Thursday 29 August 2024

A Love Letter To My Female Posse


About once a month I get together with some lovely ladies for dinner. Sometimes we’re with our spouses but more often it’s just us. There’s something almost magical about having a posse of ladies behind you no matter what. When we’re together we don’t need to be the caretaker or organizer. We don’t need to be mom or wife or daughter. More and more I’m seeing the enormous mental and emotional load woman carry around and how heavy and lonely it can be. The responsibility we’ve taken on to keep those we love as happy and comfortable as possible, no matter the cost to us, can seem enormous at times. I feel like a bit of a fan girl to be honest. So, this is a love letter to all the amazing ladies that fill my life.

 

I cherish your ability to create genuine connection. Whether it’s over coffee or cocktails there’s no moments of awkward silence. Often there’s laughter and silliness but sometimes there’s tears and angry rants. There’s no competition, jealousy, or pettiness. Just a warm space to be raw, honest, and ourselves.

 

I’m amazed by how much sh*t you can fit into one day. Your color-coded iPhone calendars with everyone's (EVERYONE’S) activities filling up the days looks daunting. Dropping off kids at school, dance, band, hockey, all the doctors and dentist appointments plus work schedules. There are literally no days without a dot to remind you which roles you need to fulfill that day. Wife, mom, daughter, employee, sister, friend and sometimes all of the above. Even my calendar has a lot of dots without any kids so I can’t even imagine how utterly exhausted you must get and yet you keep going because the sh*t needs to get done.

 

I’m honored to be a witness to your messiness. The imperfections you may try and hide from most of the world provides the richness and flavor to our relationship. I’m humbled when you share all that makes you feel broken knowing that we’ve created a space safe enough to hold all that shame, pain, and heaviness. 

 

What I wish for those ladies I love, and those I don’t know, is that you can see how spectacular you are. How you are often the foundation of your families, sometimes even the extended ones, and how you carry that with grace, patience, and even a little humor. If I could come to each of your houses and celebrate how wonderful you are I would, but honestly there’s just not enough days in our calendars without dots. 

Thursday 22 August 2024

Greetings From a "Selfish", Child-Free Woman


 

    Controversial topic I know. Let me add some more formula to that reproductive fire. I’m not really a kid person. I know, I know. How could I, someone with ovaries and a uterus, not enjoy being around children?! It’s not that I find anything inherently wrong with children.

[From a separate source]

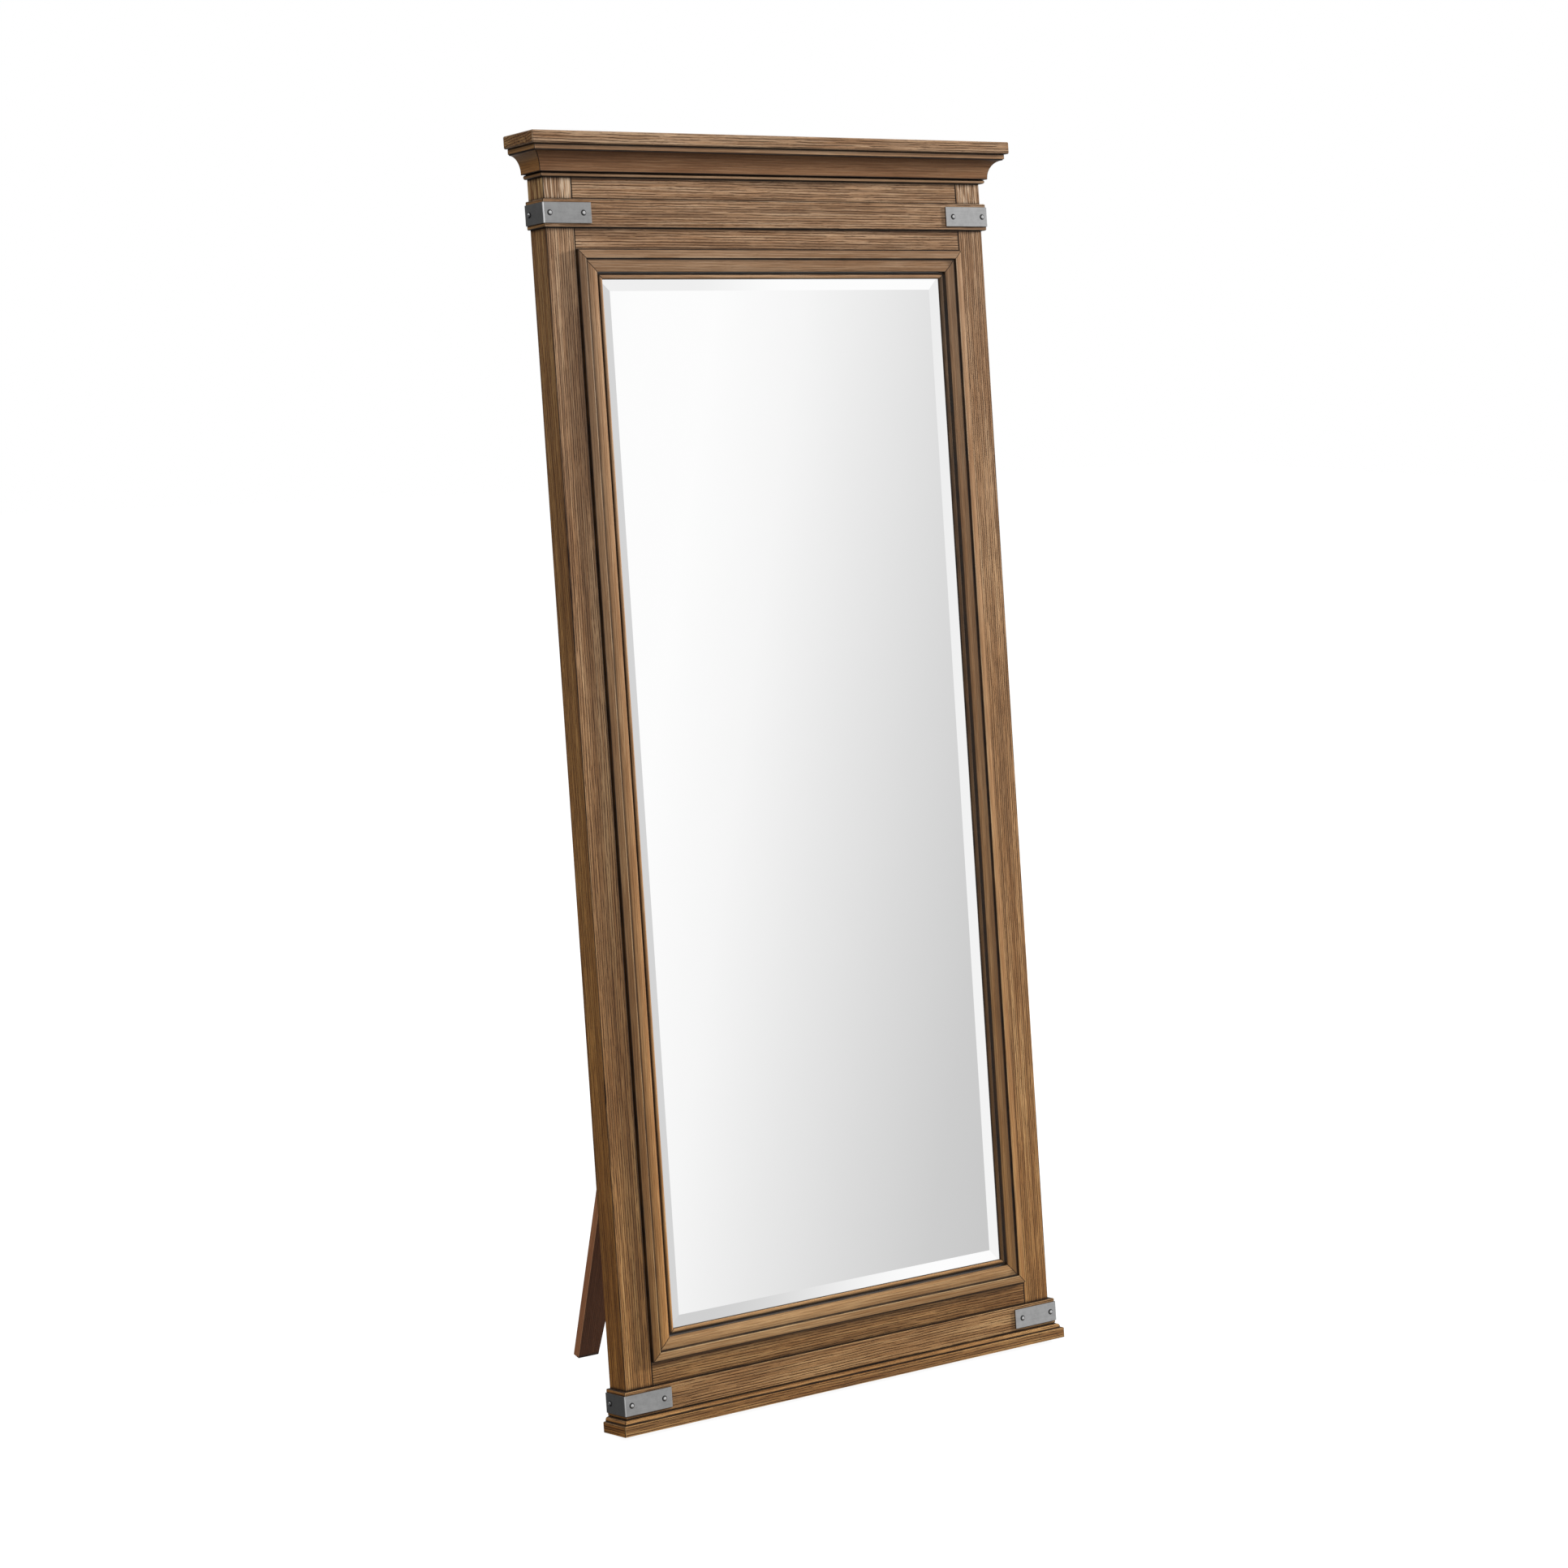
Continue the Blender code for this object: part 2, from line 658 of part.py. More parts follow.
def foot_reach():
    """How far the rearmost point of the legs lies behind the frame's bottom back edge."""
    pin = PIN_STANDOFF * math.cos(LEAN) + PIN_HEIGHT * math.sin(LEAN)
    leg_back = (PIN_STANDOFF + LEG_THICKNESS) * math.cos(STAND_LEAN)
    return pin + leg_back + LEG_LENGTH * math.sin(STAND_LEAN)


def shoe_reach():
    """How far the shoe moulding's front edge lies before the frame's bottom back edge."""
    return (FRAME_DEPTH + SHOE_OUT) * math.cos(LEAN)


def main():
    clear_scene()
    back_edge_y = (shoe_reach() - foot_reach()) / 2
    lean_pivot = make_pivot("lean_pivot", (0.0, back_edge_y, 0.0), -LEAN)
    pin_place = (0.0, PIN_STANDOFF, PIN_HEIGHT)
    frame_pin = make_pivot("frame_pin", pin_place, 0.0, lean_pivot)
    stand_pivot = make_pivot("stand_pivot", pin_place, OPENING_ANGLE, lean_pivot)

    add_posts(lean_pivot)
    add_rails(lean_pivot)
    add_cap(lean_pivot)
    add_wrapped_moulding("crown", crown_outline(), lean_pivot)
    add_wrapped_moulding("neck_bead", neck_outline(), lean_pivot)
    add_wrapped_moulding("belt", band_outline(BELT_BOTTOM, BELT_TOP, BELT_OUT), lean_pivot)
    add_wrapped_moulding(
        "plinth", band_outline(PLINTH_BOTTOM, PLINTH_TOP, PLINTH_OUT), lean_pivot
    )
    add_wrapped_moulding("shoe", shoe_outline(), lean_pivot)
    add_mirror_surround(lean_pivot)
    add_glass_and_boards(lean_pivot)
    add_straps(lean_pivot)
    add_hinges(frame_pin, stand_pivot)
    add_stand(stand_pivot)


main()
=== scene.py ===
"""Looks for the leaning floor mirror: finishes, hinge screws, stage, lights and camera."""

import json
import math

import bmesh
import bpy
from mathutils import Euler, Matrix, Vector


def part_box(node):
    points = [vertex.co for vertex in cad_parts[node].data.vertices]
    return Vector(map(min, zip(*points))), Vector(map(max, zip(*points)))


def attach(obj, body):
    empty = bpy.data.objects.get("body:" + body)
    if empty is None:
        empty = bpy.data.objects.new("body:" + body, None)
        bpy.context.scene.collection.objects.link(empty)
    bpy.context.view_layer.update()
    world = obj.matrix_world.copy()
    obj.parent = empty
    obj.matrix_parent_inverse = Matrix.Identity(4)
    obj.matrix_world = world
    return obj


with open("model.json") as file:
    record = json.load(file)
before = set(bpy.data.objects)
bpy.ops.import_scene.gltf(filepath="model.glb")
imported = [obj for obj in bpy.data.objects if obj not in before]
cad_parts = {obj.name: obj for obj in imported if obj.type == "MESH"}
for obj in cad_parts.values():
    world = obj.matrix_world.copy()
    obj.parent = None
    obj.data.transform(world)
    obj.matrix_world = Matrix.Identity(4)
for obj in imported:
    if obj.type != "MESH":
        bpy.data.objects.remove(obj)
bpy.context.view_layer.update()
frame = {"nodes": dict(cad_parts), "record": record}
NODES = frame["nodes"]

# The frame leans back and the stand leans forward, so grain is mapped in each one's own directions.
FRAME_LEAN = math.radians(6.25)
STAND_LEAN = math.radians(13.5)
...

I happen to care a lot about a select number of children. It’s that for a number of reasons I just didn’t want to spend my life surrounded by kids and for that reason some parts of society have deemed me as selfish. Talk about a loaded description for a woman. We’ve been socialized to see selfish as one of the worst judgments that can flung upon us. Martyrdom seems to be the gold standard.

     

    I’m going to share a few reasons I chose not to have kids. And yes, to some people they’ll seem selfish and trivial and maybe, just maybe that’s ok. Perhaps other people’s judgements aren’t my business because in the end they’re not really about me.

 

1)I find a lot of children to be very overstimulating and exhausting. These are two of the biggest triggers for my bipolar disorder, which is not particularly well controlled even with meds, meditation, yoga, walking…all the things. So, not being triggered in the first place is the best way for me to manage my bipolar symptoms. 

 

2)I spend a large chunk of my time focused on what I want and need and I’m not ashamed of that. Because of this I’ve done a lot of things that I may not have had time or space to do if I had children. So far, I’ve birthed a brewery with my husband, self-published a book, and learned so very much about myself. It’s 1pm on a Thursday and I’m in a cafĂ© drinking a caramel frappe, listening to 90’s hip hop, and writing about why I don't want kids. Tonight I'll spend an hour or so practicing piano which is my newest creative focus. I love the freedom to focus on myself and what I want to accomplish in life.

 

3)My husband and I are my top priority. Because we don’t have children there is a lot of space for us to explore ourselves and all aspects of our relationship. Space for growth, change, and creative endeavours are important parts of who we are. 

 

I am by no means saying that not having kids is somehow better than having them but for some of us what we need and want in life just doesn’t jive with prams and playdates.